SamstagOrgel im Münster nennt sich die Konzertreihe im Liebfrauenmünster und das Programmfaltblatt verspricht 30 Minuten Orgelmusik an der Großen Klais-Orgel – jeweils am Samstag um 12 bei freiem Eintritt – 12. Mai bis 28 Juli. Es kommen aber auch Bläser zum Einsatz. Dann ist das Ringen um die Lebensdauer der Töne noch viel interessanter. Köstlichste, aber oft auch sehr ungewöhnliche Harmoniegebilde entstehen, wenn ein langer Ton der Oboe noch auf dem Weg zum weit entfernten Hauptaltar ist – vom Zuhörer klar vernehmbar – und der Orgel oder dem Blasinstrument bereits die nächsten Harmonien oder Einzeltöne entspringen. Kein Komponist kann Pausen für akustische Raumverhältnisse komponieren. Sie, die Pausen, sind lediglich dem Thema und dem Rhythmus zugeeignet. Im Hall des immensen Kirchenschiffes werden Pausen zur Makulatur. Sie existieren nur noch auf dem Notenblatt. Im Kirchenraum scheint immer irgendein Ton unterwegs zu sein. Und wenn er noch so leise verklingt, er hat bereits im Sterben einen oder auch mehrere Leidensgenossen an seiner Seite.
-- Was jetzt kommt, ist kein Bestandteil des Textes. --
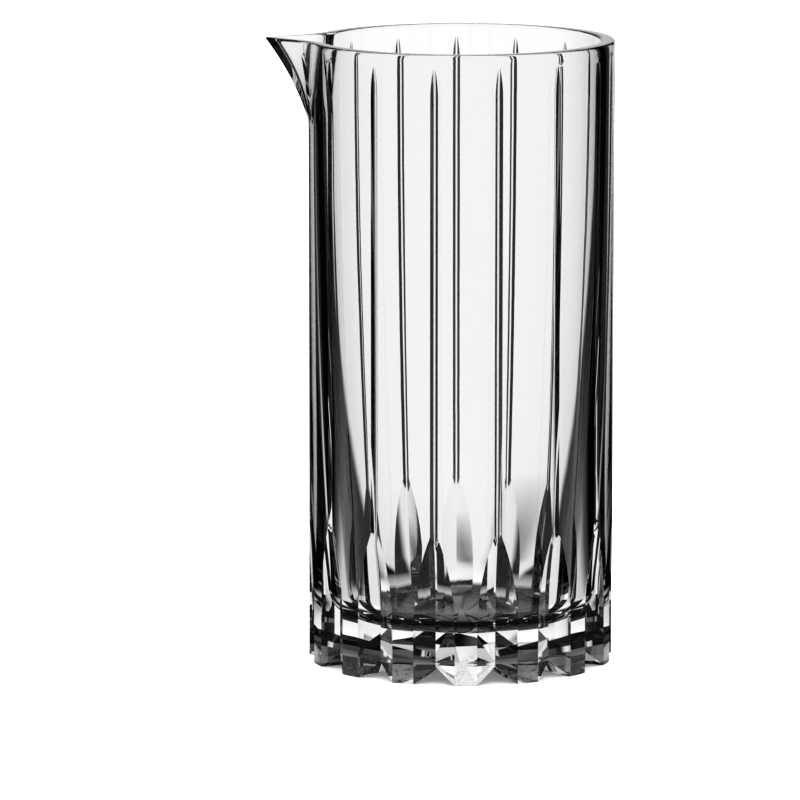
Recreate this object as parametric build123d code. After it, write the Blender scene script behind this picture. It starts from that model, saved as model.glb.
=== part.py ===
from build123d import *
import os
from math import cos, hypot, radians, sin, sqrt, tan

# A crystal mixing glass: a straight tumbler with a pouring spout, narrow flutes, wedge cuts and a
# star-cut foot. The real glass is one piece. It is written as three sections that meet face to face: the
# star-cut base, the fluted wall and the pouring spout. Millimetres, +Z up, origin on the axis at the plane
# it stands on. The spout points along -X, and the glass is symmetric about the XZ plane.

# Overall size
HEIGHT = 176.0
OUTER_R = 43.0
FLUTES = 15
PITCH = 360 / FLUTES

# Cavity: upright at the rim, then curving inwards along a long arc to a flat floor with a rounded corner
RIM_WALL = 3.9
RIM_OUTER_ROUND = 0.5
RIM_INNER_ROUND = 0.9
FLOOR_Z = 12.4
FLOOR_CORNER_R = 9.0
WALL_ARC_R = 2000.0
CAVITY_TOP_R = OUTER_R - RIM_WALL

# The base ends where the wall's arc turns into the floor's corner, with one tangent
BASE_TOP_Z = (FLOOR_Z + FLOOR_CORNER_R * (1 - HEIGHT / WALL_ARC_R)) / (1 - FLOOR_CORNER_R / WALL_ARC_R)

# Narrow flutes: V cuts with a rounded tip, which leave the wall along an arc just under the rim
FLUTE_DEPTH = 0.97
FLUTE_TIP_R = 0.5
FLUTE_FLANK_ANGLE = 48
FLUTE_TOOL_TOP = 1.0
FLUTE_LOW_Z = 35.0
FLUTE_RUNOUT_Z = 164.0
FLUTE_RUNOUT_R = 36.0
FLUTE_END_GAP = 4.0

# Wedge cuts: each flute opens into a V towards the foot, rising out of the wall along the arc of a wheel
PANEL_HALF_ANGLE = 4.2
WEDGE_HALF_ANGLE = PITCH / 2 - PANEL_HALF_ANGLE
VALLEY_R = 39.9
WEDGE_STRAIGHT_Z = 15.0
WHEEL_R = 139.0
TOOL_ARC = 14.0

# Star cut under the foot: a radial V between each two lobes, from a small flat disc in the middle
STAR_CENTRE_R = 3.0
NOTCH_Z = 4.7

# Spout: the wall pulled outwards into a beak, over the top of the glass
SPOUT_LOW_Z = 151.5
SPOUT_SLOPE = 0.254
SPOUT_CURVE = 0.0103
SPOUT_TIP_R = 1.0
SPOUT_TAPER = 1.6
SPOUT_HALF_WIDTH = 14.8
SPOUT_LOW_HALF_WIDTH = 8.0
SPOUT_SECTIONS = 6
SPOUT_SIDE_POINTS = 4
SPOUT_SECTOR_ANGLE = PITCH
SPOUT_SECTOR_Z = 148.0

# How far tools reach past a face, and how far the beak sinks into the wall, so that no two faces coincide
REACH = 3.0
SINK = 0.25


def cavity_r(z):
    """The cavity's radius at height z, above its rounded corner."""
    return CAVITY_TOP_R - WALL_ARC_R + sqrt(WALL_ARC_R**2 - (HEIGHT - z) ** 2)


def cavity_wall(low_z, high_z):
    """The cavity's wall between two heights, as an arc in the XZ plane's own axes."""
    middle_z = (low_z + high_z) / 2
    heights = (high_z, middle_z, low_z)
    return ThreePointArc(*[(cavity_r(z), z) for z in heights])


def glass_blank():
    """The plain tumbler before any cut: turned, with a rounded rim and a rounded floor corner."""
    outer_z = HEIGHT - RIM_OUTER_ROUND
    inner_z = HEIGHT - RIM_INNER_ROUND
    inner_r = cavity_r(inner_z)
    low_r = cavity_r(BASE_TOP_Z)
    floor_r = low_r - FLOOR_CORNER_R * sqrt(1 - ((HEIGHT - BASE_TOP_Z) / WALL_ARC_R) ** 2)
    with BuildSketch(Plane.XZ) as section:
        with BuildLine():
            Polyline((0, FLOOR_Z), (0, 0), (OUTER_R, 0), (OUTER_R, outer_z))
            RadiusArc((OUTER_R, outer_z), (OUTER_R - RIM_OUTER_ROUND, HEIGHT), -RIM_OUTER_ROUND)
            Line((OUTER_R - RIM_OUTER_ROUND, HEIGHT), (CAVITY_TOP_R + RIM_INNER_ROUND, HEIGHT))
            RadiusArc((CAVITY_TOP_R + RIM_INNER_ROUND, HEIGHT), (inner_r, inner_z), -RIM_INNER_ROUND)
            cavity_wall(BASE_TOP_Z, inner_z)
            RadiusArc((low_r, BASE_TOP_Z), (floor_r, FLOOR_Z), FLOOR_CORNER_R)
            Line((floor_r, FLOOR_Z), (0, FLOOR_Z))
        make_face()
    return revolve(section.sketch, Axis.Z)


def run_out(profile, radius, z):
    """The upper end of a cut: the tool's profile swung up and outwards about a tangential axis."""
    return revolve(profile, Axis((radius, 0, z), (0, 1, 0)), TOOL_ARC)


def wedge_tool():
    """The V of one valley: straight near the foot, then rising out of the wall along the wheel's arc."""
    edge_x = OUTER_R * cos(radians(WEDGE_HALF_ANGLE))
    edge_y = OUTER_R * sin(radians(WEDGE_HALF_ANGLE))
    outer_x = OUTER_R + REACH
    outer_y = (outer_x - VALLEY_R) * edge_y / (edge_x - VALLEY_R)
    profile = make_face(Polyline((VALLEY_R, 0), (outer_x, outer_y), (outer_x, -outer_y), close=True))
    straight = extrude(Plane.XY.offset(-REACH) * profile, WEDGE_STRAIGHT_Z + REACH, dir=(0, 0, 1))
    level = Plane.XY.offset(WEDGE_STRAIGHT_Z) * profile
    return straight + run_out(level, VALLEY_R + WHEEL_R, WEDGE_STRAIGHT_Z)


def flute_profile(surface):
    """The flute's section in a plane whose origin is on the wall's surface, with its X axis outwards."""
    flank = radians(FLUTE_FLANK_ANGLE)
    start_x = FLUTE_TIP_R * (1 - cos(flank)) - FLUTE_DEPTH
    start_y = FLUTE_TIP_R * sin(flank)
    top_y = start_y + (FLUTE_TOOL_TOP - start_x) / tan(flank)
    top = [(start_x, start_y), (FLUTE_TOOL_TOP, top_y), (FLUTE_TOOL_TOP, -top_y), (start_x, -start_y)]
    tip = ThreePointArc((start_x, -start_y), (-FLUTE_DEPTH, 0), (start_x, start_y))
    return surface * make_face(Polyline(*top) + tip)


def flute_tool():
    """The narrow flute: a V-edged wheel run up the wall, leaving it along an arc under the rim."""
    low = flute_profile(Plane((OUTER_R, 0, FLUTE_LOW_Z)))
    straight = extrude(low, FLUTE_RUNOUT_Z - FLUTE_LOW_Z, dir=(0, 0, 1))
    high = flute_profile(Plane((OUTER_R, 0, FLUTE_RUNOUT_Z)))
    return straight + run_out(high, OUTER_R - FLUTE_DEPTH + FLUTE_RUNOUT_R, FLUTE_RUNOUT_Z)


def star_tool():
    """One radial V under the foot, from the flat disc out to the valley between two lobes."""
    tip = Vector(STAR_CENTRE_R, 0, 0)
    grow = (OUTER_R + REACH - STAR_CENTRE_R) / (OUTER_R - STAR_CENTRE_R)
    edge_x = OUTER_R * cos(radians(WEDGE_HALF_ANGLE))
    edge_y = OUTER_R * sin(radians(WEDGE_HALF_ANGLE))
    left = tip + (Vector(edge_x, edge_y, 0) - tip) * grow
    right = tip + (Vector(edge_x, -edge_y, 0) - tip) * grow
    top = tip + (Vector(VALLEY_R, 0, NOTCH_Z) - tip) * grow
    triangles = [(tip, left, right), (tip, left, top), (tip, right, top), (left, right, top)]
    return Solid(Shell([Face(Wire.make_polygon(corners)) for corners in triangles]))


def spout_half_width(z):
    """Half the beak's width where it leaves the wall, at height z."""
    share = (z - SPOUT_LOW_Z) / (HEIGHT - SPOUT_LOW_Z)
    return SPOUT_LOW_HALF_WIDTH + share * (SPOUT_HALF_WIDTH - SPOUT_LOW_HALF_WIDTH)


def spout_pull(z, across):
    """How far the wall is pulled outwards, at height z and this far across from the spout's middle."""
    rise = z - SPOUT_LOW_Z
    reach_at_edge = hypot(spout_half_width(z), SPOUT_TIP_R) - SPOUT_TIP_R
    share = min(1.0, (hypot(across, SPOUT_TIP_R) - SPOUT_TIP_R) / reach_at_edge)
    return (SPOUT_SLOPE * rise + SPOUT_CURVE * rise**2) * (1 - share) ** SPOUT_TAPER


def beak(radius_at, high_z, root_x):
    """A lofted beak that stands on the circle radius_at(z), closed at the back by the plane x = root_x."""
    sections = []
    for level in range(SPOUT_SECTIONS):
        z = SPOUT_LOW_Z + (high_z - SPOUT_LOW_Z) * level / (SPOUT_SECTIONS - 1)
        half_width = spout_half_width(z)
        front = []
        for step in range(-SPOUT_SIDE_POINTS, SPOUT_SIDE_POINTS + 1):
            share = step / SPOUT_SIDE_POINTS
            across = half_width * share * sqrt(abs(share))
            reach = sqrt(radius_at(z) ** 2 - across**2) + spout_pull(z, across)
            front.append((SINK - reach, across, z))
        back = Polyline(front[-1], (root_x, half_width, z), (root_x, -half_width, z), front[0])
        sections.append(make_face(Spline(*front) + back))
    return loft(sections)


def spout_flute_tool(angle):
    """A flute beside the spout: it follows the wall where the wall is pulled outwards."""
    across = OUTER_R * sin(radians(angle))
    x = OUTER_R * cos(radians(angle))
    top_z = HEIGHT - FLUTE_END_GAP
    heights = (FLUTE_LOW_Z, (FLUTE_LOW_Z + SPOUT_LOW_Z) / 2, SPOUT_LOW_Z)
    points = [(x, across, z) for z in heights]
    for share, lift in ((0.35, 0), (0.6, 0), (0.85, 0), (1.0, FLUTE_DEPTH)):
        z = SPOUT_LOW_Z + share * (top_z - SPOUT_LOW_Z)
        points.append((x - spout_pull(z, across) - lift, across, z))
    path = Spline(*points)
    return sweep(flute_profile(Plane(origin=path @ 0, x_dir=(x, across, 0), z_dir=path % 0)), path)


def spout_sector():
    """The space about the spout, cut off by two upright planes through the axis and by one level plane."""
    far_x = -2 * OUTER_R
    far_y = 2 * OUTER_R * tan(radians(SPOUT_SECTOR_ANGLE))
    outline = make_face(Polyline((0, 0), (far_x, far_y), (far_x, -far_y), close=True))
    return extrude(Plane.XY.offset(SPOUT_SECTOR_Z) * outline, HEIGHT + REACH - SPOUT_SECTOR_Z, dir=(0, 0, 1))


def cavity_behind_spout():
    """The upper part of the cavity, which clears away the back of the beak."""
    top_z = HEIGHT + REACH
    low_r = cavity_r(SPOUT_SECTOR_Z)
    with BuildSketch(Plane.XZ) as section:
        with BuildLine():
            cavity_wall(SPOUT_SECTOR_Z, HEIGHT)
            Polyline((low_r, SPOUT_SECTOR_Z), (0, SPOUT_SECTOR_Z), (0, top_z), (CAVITY_TOP_R, top_z))
            Line((CAVITY_TOP_R, top_z), (CAVITY_TOP_R, HEIGHT))
        make_face()
    return spout_sector() & revolve(section.sketch, Axis.Z)


def whole_glass():
    """The finished glass as one solid."""
    glass = glass_blank() + beak(lambda z: OUTER_R, HEIGHT, -CAVITY_TOP_R - SINK)
    glass -= cavity_behind_spout()
    glass -= beak(cavity_r, HEIGHT + SINK, -OUTER_R / 2)
    wedge = wedge_tool()
    star = star_tool()
    flute = flute_tool()
    for number in range(FLUTES):
        angle = number * PITCH
        beside_spout = abs(abs(angle - 180) - PITCH / 2) < 1
        turned_flute = spout_flute_tool(angle) if beside_spout else flute.rotate(Axis.Z, angle)
        glass -= wedge.rotate(Axis.Z, angle)
        glass -= star.rotate(Axis.Z, angle)
        glass -= turned_flute
    return glass


def main():
    os.makedirs("parts", exist_ok=True)
    glass = whole_glass()
    base_space = Pos(0, 0, BASE_TOP_Z) * Box(200, 200, 100, align=(Align.CENTER, Align.CENTER, Align.MAX))
    sections = {
        "star_cut_base": glass & base_space,
        "fluted_wall": glass - base_space - spout_sector(),
        "pouring_spout": glass & spout_sector(),
    }
    for name, shape in sections.items():
        print(name, "solids", len(shape.solids()), "volume", round(shape.volume, 1), "valid", shape.is_valid)
        export_step(shape, f"parts/{name}.step")


main()
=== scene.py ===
import math

import bpy
import numpy as np
from mathutils import Matrix, Vector


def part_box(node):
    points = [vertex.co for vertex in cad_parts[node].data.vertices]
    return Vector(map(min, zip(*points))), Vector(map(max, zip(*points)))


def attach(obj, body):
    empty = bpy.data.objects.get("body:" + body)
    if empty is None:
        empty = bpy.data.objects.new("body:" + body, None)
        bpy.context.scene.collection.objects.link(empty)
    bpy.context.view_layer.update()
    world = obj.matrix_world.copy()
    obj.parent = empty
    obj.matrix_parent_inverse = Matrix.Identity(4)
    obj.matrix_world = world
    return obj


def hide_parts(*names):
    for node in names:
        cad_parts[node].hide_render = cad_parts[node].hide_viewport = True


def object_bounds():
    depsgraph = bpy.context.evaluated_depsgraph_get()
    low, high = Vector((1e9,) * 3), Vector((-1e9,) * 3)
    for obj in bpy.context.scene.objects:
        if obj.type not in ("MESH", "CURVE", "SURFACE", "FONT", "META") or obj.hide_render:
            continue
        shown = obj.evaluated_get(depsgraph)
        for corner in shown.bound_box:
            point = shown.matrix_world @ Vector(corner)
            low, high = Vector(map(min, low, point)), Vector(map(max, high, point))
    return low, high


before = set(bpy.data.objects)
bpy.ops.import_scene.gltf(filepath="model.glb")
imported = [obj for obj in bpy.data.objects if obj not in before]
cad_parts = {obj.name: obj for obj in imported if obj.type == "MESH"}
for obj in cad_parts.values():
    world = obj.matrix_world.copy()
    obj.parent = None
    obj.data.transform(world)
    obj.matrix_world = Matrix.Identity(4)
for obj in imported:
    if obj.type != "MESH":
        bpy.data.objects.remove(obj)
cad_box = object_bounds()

# Everything is in metres, in the frame's axes: +Z up from the plane the glass stands on, and the spout
# along -X.
MM = 0.001

# Overall size, from the frame
HEIGHT = cad_box[1].z
OUTER_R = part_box("fluted_wall")[1].y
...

So war das erlebbar auch beim Konzert am vergangenen Samstag. Evi Weichenrieder an der Orgel und Georgi Kobulaschwili mit der Oboe und dem Englischhorn zauberten fühlbare Engführungen in den Raum, die den Zuhörer das Treiben der lebhaften Innenstadt schnell, sehr schnell, vergessen ließ. Ihr Programm begann mit England’s Glory von Nigel Ogden, setzte sich fort mit Alessandro Marcellos (1669 – 1747) Concerto d-Moll für Oboe und Orgel, Joseph Hector Fioccos (1703 – 1741) Arioso für Oboe und Orgel, Théodore Dubois’ (1837 – 1924) Fiat lux, um schließlich im sehr getragenen Musikstück Pavane. Variationen über einen Tanz aus El Maestro (1536) von Luis de Milán für Englischhorn und Orgel einen musikalischen, den akustischen Bedingungen in jeder Hinsicht gerecht werdenden Höhepunkt zu erreichen. (Video). Enjott Schneider (*1950) hat diese Pavane komponiert, und wie die zwei Konzertprotagonisten spielten, konnte man sich gut die Würde vorgaukelnde Schrittgemächlichkeit an den europäischen Adelshöfen des 16. und 17. Jahrhunderts vorstellen. Man konnte aber auch wie in keinem Werk zuvor den Lebenswille der von dem Duo in den Raum gezauberten Töne spüren: dieses faszinierende Kommen, Sein und Verhallen. Ein Genuss, nicht nur für Konzertbesucher, sondern auch für so manchen Touristen, der im kühlen und im wahrsten Sinne des Wortes  klangvollen Kirchenschiff einige Minuten – es waren mehr als 30 - Ruhe und einen kurzen Weg zu sich selbst suchte und wahrscheinlich auch fand. Das Konzert endete mit einer Toccata h-Moll von Eugéne Gigout (1844 – 1925).